Everyone that has had a Vizsla puppy has been where you're at currently. I wish there was an easy way to get through it, but they can be a real trial the first few weeks. It takes lots of patience,patience,patience and persistence. Don't yell, or kick the crate. It's not doing any good. Let him know you are there, but other than needing to go out to relieve himself, there he is staying. Let him cry it out. Realize though that at this age your puppy does 4 things. sleep, eat,play, go to the bathroom. If he's not doing one of the first three, he's looking to do the fourth.
When he wakes you at nite does he need to go to the bathroom?
People have put hot water bottles wrapped in towels in the crate with the puppy to settle them. May be worth a try.

You don't "discipline" a 10 week old puppy. They won't understand it. They're too young for it to do much other than create behavioral issues later. You gently restrain them, or put them in their crate, or help them to the door, etc. If they start to bite your finger, you very gently push your finger and a flap of their gum into their mouth and let them bite themselves.

You'll get through it. Don't lose your temper at this stage, or you may have to overcome issues in a few short weeks/months. You do not want the puppy to work out of fear, or be afraid when you are finally able to start training him. He'll shutdown out of fear
10 weeks is actually a good age to start gentle leash training and games that begin the pattern of behavior. Fetch,come stay. Do it in sessions that only last a few minutes at a time, multiple times during the day. This may also help you with his antics at nite.


----------



## ElvisVizsla (Mar 8, 2010)

Hi, thanks so much for the response, and wise words.

yes discipline is too strong a word and would NEVER kick the crate. I have put my hand over his mouth and said 'quiet' and he tries to move my hand with his paws, this is what the breeder did when he was barking, very softly while saying quiet. Doesnt seem to work.

I potty him probaly 2-3 times a night, basically when ever he needs it, i take him outside, but sometimes on the third time he clearly doesnt want back in the crate and when he is put there he really goes for it and we live in a unit so cant let him cry himself to sleep as neighbours on both sides wont have it. We are moving to a big house with garden in 6 weeks so that will help. HE is a really good puppy and after reading some other questions in here I realised just HOW good, its just the waking up at 3 or 4 and wanting out of his crate we need to work through. Will be more persistant, thanks for your tips too.


----------



## Crazy Kian (Aug 10, 2009)

we must have lucked out with Kian because I do not remember him being that fussy after the first 3 nights.

have you tried covering his crate? I am not sure where I read that but we started it from day one.
we cover his crate with a breathable blanket to darken it at night, also, make sure he has lots of blankets and his favourite toy, maybe even one of your garments that has your scent.

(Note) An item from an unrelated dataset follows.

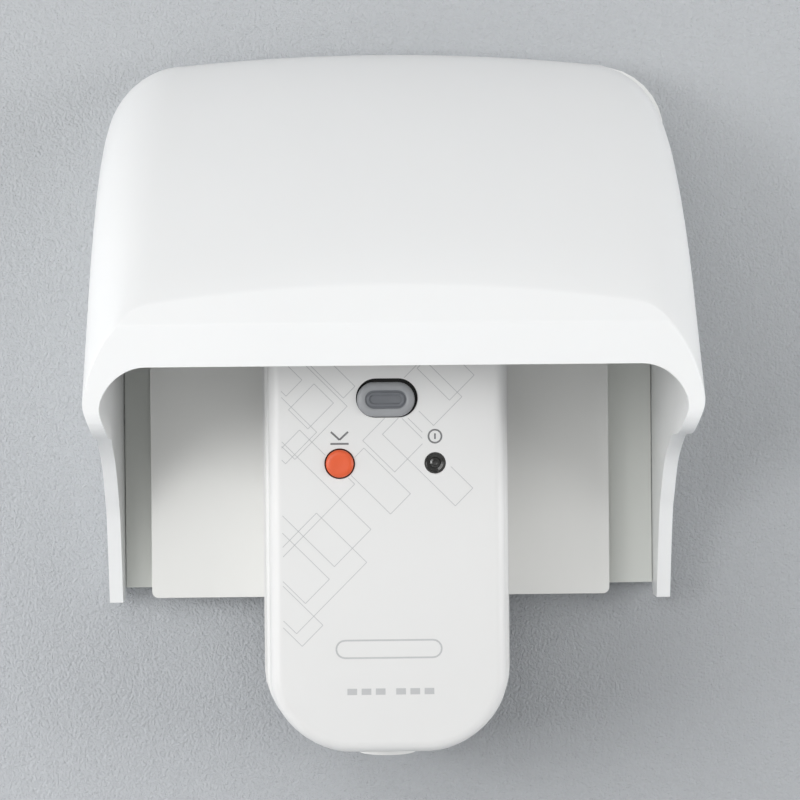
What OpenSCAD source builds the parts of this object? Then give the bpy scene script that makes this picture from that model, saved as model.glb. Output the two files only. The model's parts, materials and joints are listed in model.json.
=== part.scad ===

good luck, and as gunnr mentioned.... patience. Once you get thru this hump you will see how great these pups can be.


----------



## bridget247 (Feb 4, 2010)

I don't have too much to add, but I agree with Gunnr regarding patience and persistence. 10 week old puppies interpret us raising our voices as barking - if they fuss and bark louder and we acknowledge it - even with a stern "quiet" - they view that as getting our attention. So they do it again. If you know your puppy does not need to go outside, the best thing to do is ignore it - the habit will break eventually.

The first three nights with our puppy, she cried uncontrollably in her crate. We took her out to go to the bathroom, but then we put her right back in her crate. It was tempting to let her sleep with us, but once you do that with a V, there is no turning back (we have a 6 year-old V who sleeps in our bed). When our puppy would occasionally bark or whine in her crate (and we knew she did not need to go out and she was not hungry), we completely ignored her. When she was quiet and happy in her crate, we lavished her with praise. During the day, I sneak treats into her crate and she now views her crate as a happy, safe place. She never fusses when she is in there.


----------



## vizslandobes (Feb 9, 2010)

We sleep with our dobe and vizsla in bed with us. That is our preference though, and it's not for everyone. Actually they've decided that sleeping on the dog bed in our room is best...even better 


It was a solid 1-2 weeks before Grady finally settled in his kennel during the day..even while we were home. He still does not go in willingly. Our dobe, Nina, was a nightmare at crate training. She was a nightmare in general raising though (nothing like Mr. Sweetpants Good-boy Grady  ) and it took her almost a year to accept the kennel.


----------